Ele lembrou como o Movimento Negro de Uberlândia teve papel central na criação da Fundação Cultural Palmares, na década de 1980. Barbosa reivindicou para Minas uma subsede da entidade federal, responsável por promover a valorização das manifestações culturais negras no Brasil. “A Fundação Cultural Palmares surge de uma reivindicação forte aqui do Triângulo Mineiro”, afirmou. Barbosa ressaltou que, além de a população negra ser expressiva no Estado, Minas teve protagonismo histórico na criação da fundação, por isso merece uma representação local, como já ocorre em alguns outros estados.
O encontro de Uberlândia teve, ainda, reuniões de grupos de trabalho, que discutiram propostas sobre o Estatuto da Igualdade Racial, as quais serão trazidas à etapa estadual, em agosto.
Segundo o Censo, pardos e pretos são quase 60% da população mineira
De acordo com o Censo de 2022, Minas Gerais tem população majoritariamente negra. O levantamento revela que 46,8% dos entrevistados se declararam pardos e 11,8%, pretos. A soma desses dois grupos representa 58,6% da população mineira, ou seja, 12 milhões de pessoas num universo de 20,5 milhões.
Mesmo assim, o cotidiano da população negra em Minas, como no restante do Brasil, é de discriminação. Outro participante da reunião desta sexta, o vereador Gilberto Resende (MDB) disse que a Comissão de Promoção da Igualdade Racial da Câmara Municipal de Uberlândia, presidida por ele, recebeu, neste ano, pelo menos 20 denúncias de intolerância religiosa e racismo.
Resende luta há 12 anos pela criação de uma delegacia especializada em crimes raciais. “O nosso município sofre, já há muitos anos, crimes de intolerância religiosa, racismo, homofobia… Para uma cidade que é a 28ª maior do País e a segunda maior do Estado, é vergonhoso nós não termos uma delegacia que combata e que registre esse tipo de crime”, protestou.
Susi Feoli, idealizadora do projeto Chá das Pretas, criado para dar visibilidade ao trabalho das mulheres negras, espera que o Estatuto da Igualdade Racial reforce o combate e a punição aos crimes de racismo. “Não podemos deixar de falar da questão das reparações (por esses crimes) e isso tem de estar escrito, para que seja adotado por todos da mesma maneira”, afirmou.

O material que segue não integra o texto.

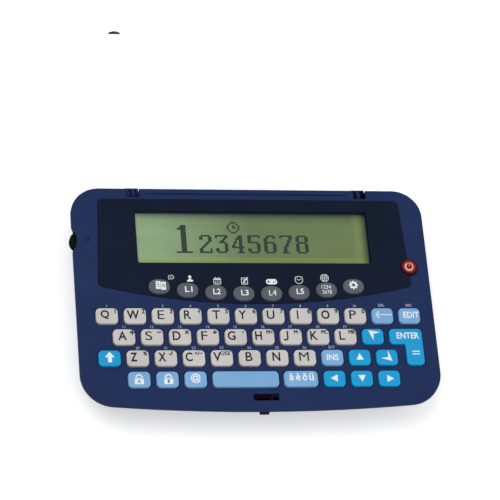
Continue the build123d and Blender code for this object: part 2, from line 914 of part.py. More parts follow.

Estatuto estadual prevê ouvidoria e financiamento das políticas
O texto original do PL 817/23 tem 81 artigos, que visam defender os direitos da população negra, dos povos indígenas e das comunidades tradicionais. Entre outras coisas, o Estatuto institui uma ouvidoria de promoção da igualdade racial em Minas, para registro de denúncias de racismo. Também cria um sistema de financiamento das políticas de promoção da igualdade racial, com previsão de recursos no orçamento do Estado.

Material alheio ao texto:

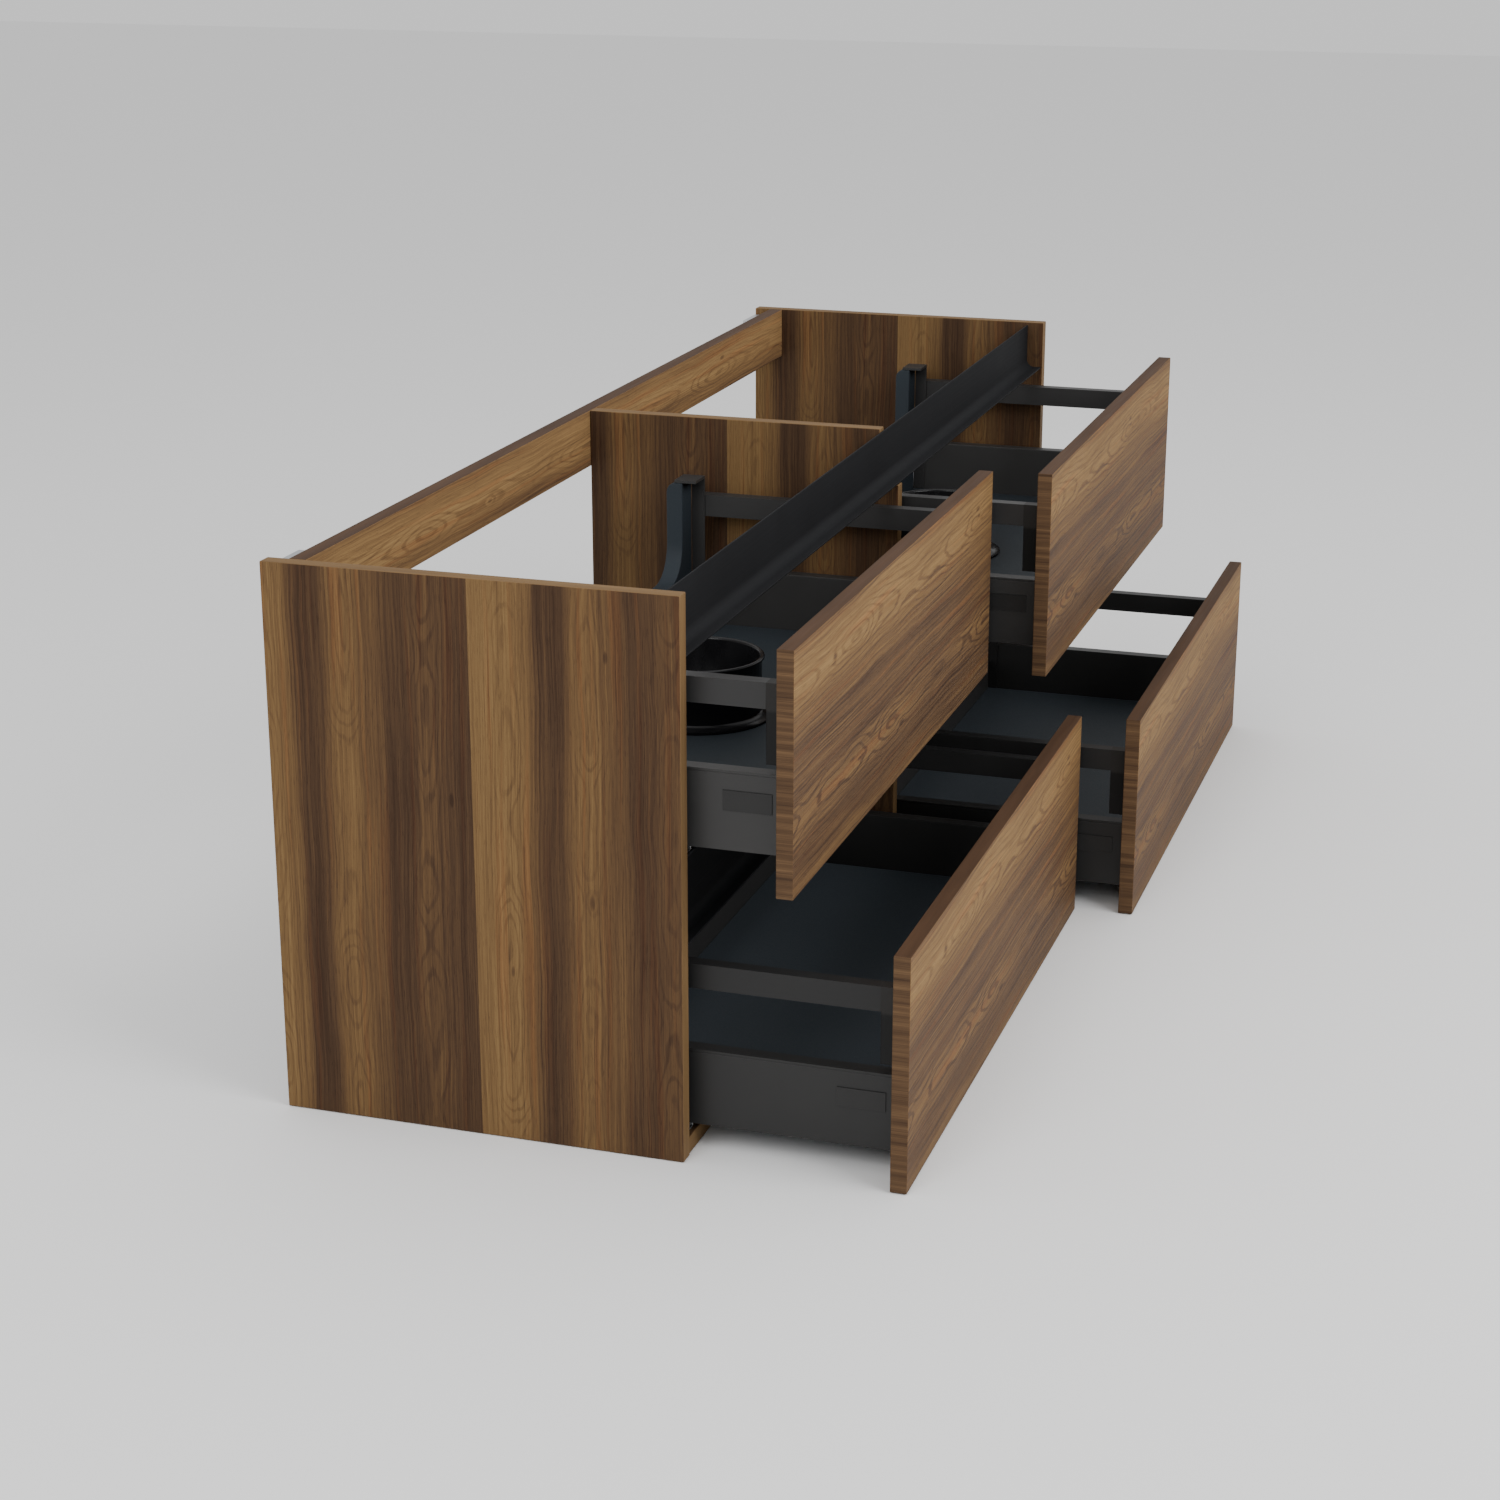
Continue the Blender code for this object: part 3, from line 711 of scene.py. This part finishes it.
def connector_moulding(name, rail_bottom):
    """Black plastic connector with painted sheen: painted grey where it closes the end of the rail, its own
    black on the leg below.
    """
    material, moulding = new_finish(name, roughness=0.5, specular=0.22)
    x, y, z = object_place(moulding)
    head = moulding.smooth(z, rail_bottom - LEG_BLEND, rail_bottom)
    grain = moulding.noise(moulding.vector(x, y, z), GRAIN_SCALE, 2.0, 0.6)
    connect(material, Base_Color=moulding.mix(head, CONNECTOR_LEG, CONNECTOR_HEAD_SHEEN), Bump=grain * GRAIN_RELIEF)
    return material


def fold_wall(wall, low, high, outward):
    """A lip along the top of the outer skin, and a crease below which the skin leans in."""
    skin = low.x if outward < 0 else high.x
    groove_top = high.z - LIP
    groove_bottom = groove_top - LIP_GROOVE
    for height in (low.z + CREASE, groove_bottom, groove_top):
        slice_across(wall, (0, 0, height), (0, 0, 1))
    choose(wall, lambda centre, _: abs(centre.x - skin) < TOUCH and groove_bottom < centre.z < groove_top)
    bpy.ops.mesh.extrude_region()
    bpy.ops.transform.translate(value=(-outward * GROOVE_DEPTH, 0, 0))
    choose(wall, lambda place, _: abs(place.x - skin) < SKIN_DEPTH and place.z < low.z + TOUCH, "VERT")
    bpy.ops.transform.translate(value=(-outward * CREASE_PULL, 0, 0))
    bpy.ops.object.mode_set(mode="OBJECT")


def plain_cap(name, low, high, outward):
    """A moulded cap on the wall's outer skin: a thin plate with a sunk middle."""
    skin = low.x if outward < 0 else high.x
    centre = (
        skin + outward * (CAP_THICKNESS / 2 + CAP_SEAT),
        low.y + CAP_START + CAP_LENGTH / 2,
        low.z + CAP_BOTTOM + CAP_HEIGHT / 2,
    )
    bpy.ops.object.select_all(action="DESELECT")
    bpy.ops.mesh.primitive_cube_add(size=1, location=centre, scale=(CAP_THICKNESS, CAP_LENGTH, CAP_HEIGHT))
    cap = bpy.context.object
    cap.name = name
    bpy.ops.object.transform_apply(location=True, rotation=True, scale=True)
    choose(cap, lambda _, normal: normal.x * outward > 0.9)
    bpy.ops.mesh.inset(thickness=CAP_RIM)
    bpy.ops.transform.translate(value=(-outward * CAP_THICKNESS * CAP_SINK, 0, 0))
    bpy.ops.object.mode_set(mode="OBJECT")
    soften(cap, CAP_EDGE)
    cap.data.materials.append(cap_grey)
    return cap


def end_block(gallery, low):
    """The moulded block that ties the rail to the drawer front, a little slimmer than the rail."""
    joint = low.y + BLOCK_LENGTH
    slice_across(gallery, (0, joint + TOUCH, 0), (0, 1, 0))
    choose(gallery, lambda centre, normal: centre.y < joint and abs(normal.x) > 0.9)
    bpy.ops.mesh.inset(thickness=BLOCK_BORDER)
    bpy.ops.object.mode_set(mode="OBJECT")
    middle = (low.y + joint) / 2
    for direction in (-1, 1):
        choose(gallery, lambda centre, normal: centre.y < joint - BLOCK_MIDDLE / 2
               and normal.x * direction > 0.9 and abs(centre.y - middle) < BLOCK_MIDDLE)
        bpy.ops.transform.translate(value=(-direction * BLOCK_RECESS, 0, 0))
        bpy.ops.object.mode_set(mode="OBJECT")


for row in ("upper", "lower"):
    rail_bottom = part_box(f"{row}_left_gallery_left")[0].z + LEG_HEIGHT
    connector_black = connector_moulding(f"connector_{row}", rail_bottom)
    for column in ("left", "right"):
        body = f"{row}_{column}_drawer"
        for side, outward in (("left", -1), ("right", 1)):
            node = f"{row}_{column}_side_{side}"
            low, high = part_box(node)
            wall = copy_node(node)
            fold_wall(wall, low, high, outward)
            soften(wall, WALL_EDGE, segments=1)
            wall.data.materials.append(anthracite[row])
            stand_for(wall, node, body)
            cap = plain_cap(f"{row}_{column}_cap_{side}", low, high, outward)
            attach(cap, body)
            node = f"{row}_{column}_gallery_{side}"
            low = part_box(node)[0]
            gallery = copy_node(node)
            end_block(gallery, low)
            soften(gallery, GALLERY_EDGE)
            gallery.data.materials.append(gallery_grey[row])
            gallery.data.materials.append(connector_black)
            for polygon in gallery.data.polygons:
                polygon.material_index = 1 if polygon.center.y < low.y + BLOCK_LENGTH else 0
            stand_for(gallery, node, body)


# ---------------------------------------------------------------- drawer floors and backs
# Blue-grey coated board for the floors and the U-shaped upper backs; the lower backs are a
# low steel strip. The lower floors carry painted light: they are the same board, coloured
# lighter for the light that the upper drawers keep from them.

BOARD_RELIEF = 0.00003
FLOOR_EDGE = 0.0003
BACK_EDGE = {"upper": 0.0012, "lower": 0.0004}

def coated_board(name, colour):
    """Board with a fine-textured coating."""
    material, coat = new_finish(name, specular=0.22)
    x, y, z = object_place(coat)
    point = coat.vector(x, y, z)
    texture = coat.noise(point, 900.0, 3.0, 0.65)
    patch = coat.noise(point, 6.0, 2.0)
    tint = coat.mix(patch, tuple(c * 0.92 for c in colour) + (1,), tuple(c * 1.08 for c in colour) + (1,))
    connect(material, Base_Color=tint, Roughness=coat.smooth(texture, 0.3, 0.7, 0.52, 0.66))
    connect(material, Bump=texture * BOARD_RELIEF)
    return material


blue_grey = coated_board("blue_grey_coating", (0.024, 0.0315, 0.039))
# The lower entry is painted light: the same board, coloured lighter for the lower row.
floor_grey = {
    "upper": coated_board("floor_upper", (0.0245, 0.0312, 0.0374)),
    "lower": coated_board("floor_lower_painted_light", (0.0450, 0.0550, 0.0650)),
}
for row in ("upper", "lower"):
    for column in ("left", "right"):
        body = f"{row}_{column}_drawer"
        node = f"{row}_{column}_floor"
        base = copy_node(node)
        soften(base, FLOOR_EDGE)
        base.data.materials.append(floor_grey[row])
        stand_for(base, node, body)
        node = f"{row}_{column}_back"
        back = copy_node(node)
        soften(back, BACK_EDGE[row])
        back.data.materials.append(blue_grey if row == "upper" else anthracite["upper"])
        stand_for(back, node, body)


# ---------------------------------------------------------------- cups
# A black moulded cup in the middle of each upper drawer, glossy, with a rolled rim and a
# flat foot on the drawer floor.

SMEAR_RELIEF = 0.00002
gloss_black, moulding = new_finish("gloss_black_moulding", specular=0.25)
cup_x, cup_y, cup_z = object_place(moulding)
cup_point = moulding.vector(cup_x, cup_y, cup_z)
smear = moulding.noise(cup_point, 30.0, 3.0)
connect(gloss_black, Roughness=moulding.smooth(smear, 0.3, 0.7, 0.20, 0.28))
connect(gloss_black, Base_Color=moulding.mix(smear, (0.005, 0.005, 0.006, 1), (0.008, 0.008, 0.009, 1)))
connect(gloss_black, Bump=smear * SMEAR_RELIEF)
for column in ("left", "right"):
    node = f"upper_{column}_cup"
    cup = copy_node(node)
    bpy.ops.object.shade_smooth_by_angle(angle=math.radians(SMOOTH_ANGLE))
    cup.data.materials.append(gloss_black)
    stand_for(cup, node, f"upper_{column}_drawer")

“O Estatuto nasce do desejo de ampliar as políticas de ações afirmativas, romper com a desigualdade racial no Estado e conseguir orçamento para executar as políticas.” Afirmou a deputada Andréia de Jesus
No âmbito nacional, o Estatuto da Igualdade Racial está em vigor desde 2010, na forma da Lei Federal 12.288.
Antes da etapa final, o seminário terá encontros regionais também em Juiz de Fora (Zona da Mata), Pouso Alegre (Sul), Montes Claros (Norte), Araçuaí (Vale do Jequitinhonha) e Coronel Fabriciano (Região Metropolitana do Vale do Aço).